The second path you want is the one to the file containing the labelmap
.
The labelmap
is a Python
dictionary that maps the labels from your annotation to a set of consecutive integers, which
are the outputs the neural network learns to predict during training. It is saved in a .json
file in the root results_{timestamp}
directory.
spect_scaler = "/home/users/You/Data/vak_tutorial_data/vak_output/results_{timestamp}/labelmap.json"
The third and last path you need is the path to the file containing a saved spect_scaler
.
The SpectScaler
represents a transform
applied to the data that helps when training the neural network.
You need to apply the same transform to the new
data for which you are predicting labels–otherwise the accuracy will be impaired.
Note that the file does not have an extension. (In case you are curious,
it’s a pickled Python object saved by the joblib
library.)
This file will also be found in the root results_{timestamp}
directory.
spect_scaler = "/home/users/You/Data/vak_tutorial_data/vak_output/results_{timestamp}/SpectScaler"
After adding the paths to these files generated during training,
you can specify an output_dir
where the predicted annotations are saved.
The annotations are saved as a .csv file created by a separate software tool
for dealing with annotations, crowsetta
. You can also specify the name
of this .csv file. For this tutorial, you can modify both so that
they point to the place where prep
put the dataset it created for
predictions, just to have everything in one place.
output_dir = "/home/users/You/Data/vak_tutorial_data/vak/prep/predict"
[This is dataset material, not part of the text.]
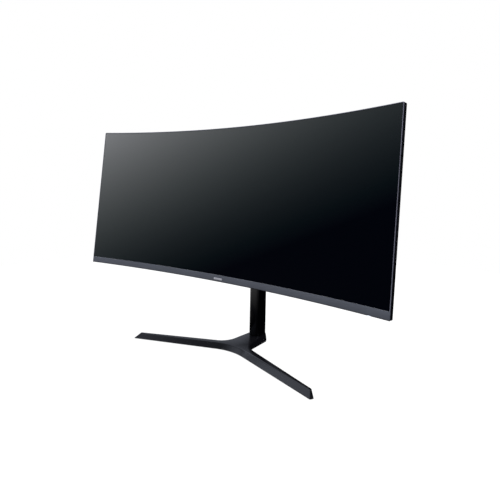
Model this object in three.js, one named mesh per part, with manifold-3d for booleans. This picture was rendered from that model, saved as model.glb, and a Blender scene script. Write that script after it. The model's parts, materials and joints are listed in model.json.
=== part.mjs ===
// A curved ultrawide desktop monitor on a V-footed stand that swivels, lifts and tilts.
// Millimetres. +X is the viewer's right, +Y points away from the viewer, +Z is up. The origin lies on
// the desk under the axis of the stand's column.
import * as THREE from 'three';
import { mergeVertices } from 'three/addons/utils/BufferGeometryUtils.js';
import Module from 'manifold-3d';

const wasm = await Module();
wasm.setup();

// ---- driving dimensions ----------------------------------------------------------------------
const GAP = 0.3; // running and assembly gap between neighbouring pieces

const PANEL_RADIUS = 1500; // 1500R screen curve
const PANEL_HALF = 409.5; // half width measured along the curve
const PANEL_HEIGHT = 362;
const PANEL_DEPTH = 9.4; // depth of the frame's side face
const PANEL_TILT = 0.1116; // lean back at rest, radians
const PANEL_Y = -167.9; // bottom centre of the front face
const PANEL_Z = 183.75;
const CHIN_HEIGHT = 15.2;
const FRAME_WALL = 1.3;
const ARC_STEPS = 18;

const COVER_DEPTH = 24; // back of the slim part of the rear cover
const BULGE_DEPTH = 58; // back of its central housing
const COVER_WALL = 2;
const HINGE_Y = 80; // tilt axis in the panel's own frame
const HINGE_Z = 178;
const MOUNT_HALF = 50; // half of the 100 mm square screw pattern

const COLUMN_WIDTH = 32;
const COLUMN_DEPTH = 40;
const COLUMN_RADIUS = 8;
const COLUMN_WALL = 2.5;
const COLUMN_TOP = 402;
const LIFT_TRAVEL = 100;
const SLOT_HALF = 6.6;
const ARM_HALF = 12; // half height of the neck arm

const FOOT_TOP = 13; // height of the V foot
const FOOT_BOTTOM = 1.5; // underside of the casting, above the pads
const PAD_TOP = 1.2;
const BORE_RADIUS = 9.5;
const WASHER_TOP = FOOT_TOP + 1.7; // the column turns on this washer

// Plan outlines of the V foot, at the desk and at its flat top. The legs' front edges are
// y = frontY - frontSlope |x|, their rear edges y = rearY - rearSlope |x|.
const FOOT_LOWER = {
  frontY: -110.2, frontSlope: 0.353, apexRadius: 120, tip: 256, tipRear: 261,
  rearY: -62, rearSlope: 0.5, stem: 34.5, stemFlare: 0, fillet: [7, 7],
  end: 20, endRound: [30, 30], endBulge: 0.43,
};
const FOOT_UPPER = {
  frontY: -97.8, frontSlope: 0.35, apexRadius: 140, tip: 249, tipRear: 249.8,
  rearY: -78.2, rearSlope: 0.41, stem: 20.4, stemFlare: 0.1145, fillet: [27, 30],
  end: 21, endRound: [23, 10], endBulge: 1,
};

const cosTilt = Math.cos(PANEL_TILT);
const sinTilt = Math.sin(PANEL_TILT);
const hingeY = PANEL_Y + HINGE_Y * cosTilt + HINGE_Z * sinTilt;
const hingeZ = PANEL_Z - HINGE_Y * sinTilt + HINGE_Z * cosTilt;

// ---- finishes --------------------------------------------------------------------------------
const finish = (color, roughness, metalness) => new THREE.MeshStandardMaterial({ color, roughness, metalness });
const FINISH = {
  screen: finish(0x1b1d24, 0.35, 0),
  sheet: finish(0xe8e8e6, 0.5, 0),
  acrylic: finish(0xdfe6ea, 0.1, 0),
  steel: finish(0x9a9da0, 0.4, 1),
  darkSteel: finish(0x3a3c40, 0.4, 1),
  frame: finish(0x1a1b1e, 0.45, 0),
  bezel: finish(0x4b4d58, 0.4, 0.3),
  badge: finish(0xa9abb0, 0.3, 1),
  cover: finish(0x1d1e20, 0.6, 0),
  board: finish(0x1f5a38, 0.6, 0),
  contact: finish(0x101012, 0.5, 0),
  stand: finish(0x2c2d31, 0.3, 0.7),
  column: finish(0x141518, 0.35, 0.2),
  nylon: finish(0xd9d7cf, 0.6, 0),
  rubber: finish(0x151515, 0.9, 0),
  lens: finish(0xeef4ff, 0.2, 0),
};

// ---- solids ----------------------------------------------------------------------------------
function solid(geometry) {
  geometry.deleteAttribute('normal');
  geometry.deleteAttribute('uv');
  const merged = mergeVertices(geometry, 1e-4);
  return new wasm.Manifold(new wasm.Mesh({
    numProp: 3,
    vertProperties: new Float32Array(merged.attributes.position.array),
    triVerts: new Uint32Array(merged.index.array),
  }));
}

function geometryOf(body) {
  const { vertProperties, triVerts } = body.getMesh();
  const geometry = new THREE.BufferGeometry();
  geometry.setAttribute('position', new THREE.BufferAttribute(new Float32Array(vertProperties), 3));
  geometry.setIndex(new THREE.BufferAttribute(new Uint32Array(triVerts), 1));
  geometry.computeVertexNormals();
  return geometry;
}

const join = (first, ...others) => others.reduce((body, other) => body.add(other), first);
const cut = (first, ...others) => others.reduce((body, other) => body.subtract(other), first);

function box([x0, x1], [y0, y1], [z0, z1]) {
  const geometry = new THREE.BoxGeometry(x1 - x0, y1 - y0, z1 - z0);
  return solid(geometry.translate((x0 + x1) / 2, (y0 + y1) / 2, (z0 + z1) / 2));
}

// A cylinder along the named axis, from `low` to `high` on it, centred on the other two coordinates.
function rod(axis, radius, [low, high], [u, v] = [0, 0], sides = 20) {
  const geometry = new THREE.CylinderGeometry(radius, radius, high - low, sides);
  const middle = (low + high) / 2;
  if (axis === 'x') geometry.rotateZ(Math.PI / 2).translate(middle, u, v);
  if (axis === 'y') geometry.translate(u, middle, v);
  if (axis === 'z') geometry.rotateX(Math.PI / 2).translate(u, v, middle);
  return solid(geometry);
}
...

annot_csv_filename = "gy6or6.032312.annot.csv"
Note
Here, just as above for training, if you’re not using a computer with a GPU,
you’ll want to change the option device
in the [PREDICT]
section
of the .toml configuration file from cuda
to cpu
.
Finally, after adding these paths,
you can run the predict
command to generate annotation files from the labels
predicted by the trained neural network.
vak predict gy6or6_predict.toml
That’s it! With those four simple steps you can train neural networks and then use the trained networks to predict annotations for vocalizations.